Now, the above measurable args can be used for any of the monitors (such as Data drift, data integrity, etc.)

  1. Stateful custom monitors: For cases where state variables are needed across multiple observations. Imagine you want to implement a new drift detection method where you want to monitor the change in accuracy over the last 100 samples. The following shows the custom monitor in action from the fraud detection example:

A custom measure that monitors the initial and the most recent accuracy and sends alerts if there's a big difference

Now let’s see how we can define a custom monitor like the above with UpTrain.

Defining a custom monitor in UpTrain is fairly straightforward. Recall that each UpTrain monitor inherits the abstract monitor class, called the AbstractMonitor.An important method in this class, which is needed for any new monitor, is the check function that contains the actual check that is to be performed on the model. It takes the following inputs:

  • inputs : The input data to the model that needs to be monitored.

  • outputs : The outputs provided by the model. For many checks, such as data drift on the input data, model outputs are not needed, and this value can be None.

  • gts : Ground truth, such as the right class of the image in image classification or whether the user clicked the recommended item. Again, ground truth is not required for all checks (e.g., for measuring data drift on the model inputs).

  • extra_args : This contains any extra arguments provided by the user as a dictionary.

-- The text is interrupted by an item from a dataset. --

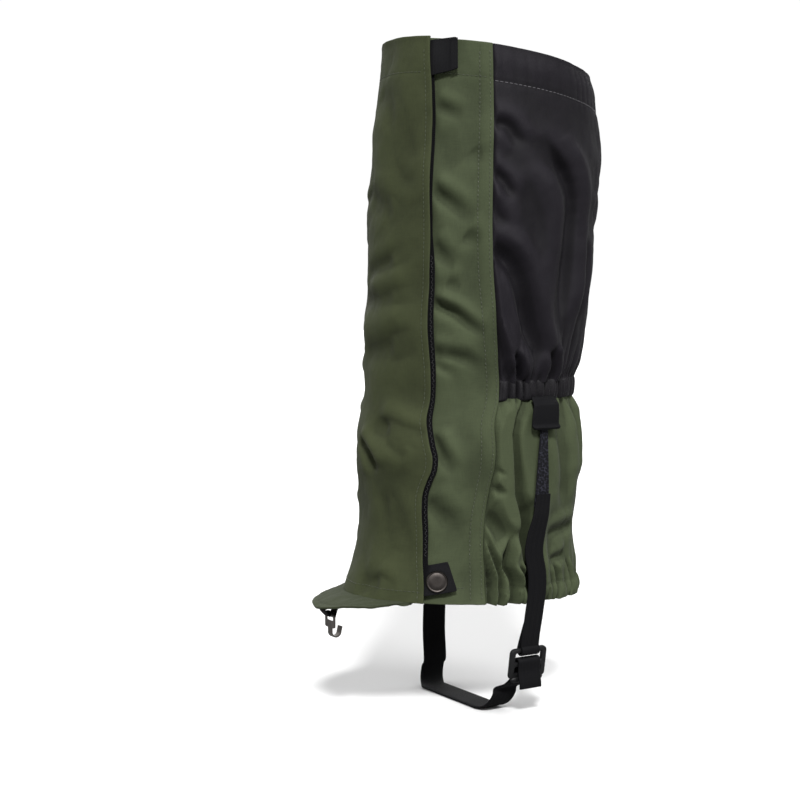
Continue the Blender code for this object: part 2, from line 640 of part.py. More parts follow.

Thus, when defining a custom monitor, we define the check function that contains the check to be followed. For the example mentioned above, it looks like this:

def custom_initialize_func(self):
    self.initial_acc = None       
    self.acc_arr = []
    self.count = 0       
    self.thres = 0.02
    self.window_size = 200
    self.is_drift_detected = False

def custom_check_func(self, inputs, outputs, gts=None, extra_args={}):
    batch_size = len(extra_args["id"])
    self.count += batch_size
    self.acc_arr.extend(list(np.equal(gts, outputs)))
    # Calculate initial performance of the model on first 200 points
    if (self.count >= self.window_size) and (self.initial_acc is None):
        self.initial_acc = sum(self.acc_arr[0:self.window_size])/self.window_size
    # Calculate the most recent accuracy and log it to dashboard.
    if (self.initial_acc is not None):
        for i in range(self.count - batch_size, self.count, self.window_size):
            # Calculate the most recent accuracy
            recent_acc = sum(self.acc_arr[i:i+self.window_size])/self.window_size
            # When recent model performance goes down 
            if (self.initial_acc - recent_acc > self.thres) and (not self.is_drift_detected):
                self.is_drift_detected = True

We have defined a custom_check_function() here that takes the arguments inputs, outputs, gts, and extra_args. Note that these monitors are stateful, and hence, we define a custom init function called custom_initialize_func() to store the variables across different calls to the method check().

This is how the final UpTrain config looks like:

custom_monitor = {
    'type': uptrain.Monitor.CUSTOM_MONITOR,
    'initialize_func': custom_initialize_func,
    'check_func': custom_check_func,
    'need_gt': True,

config = {"check": [custom_monitor]}

Here, need_gt tells the framework that ground truth is required by the defined custom monitor.

Thus, UpTrain makes is very easy to integrate any custom monitors into your ML observability toolkit. Several other examples of custom monitors include a text summarization model where we want to monitor drift in the input text sentiment, or a human pose estimation model, where we want to add integrity checks on the predicted body length.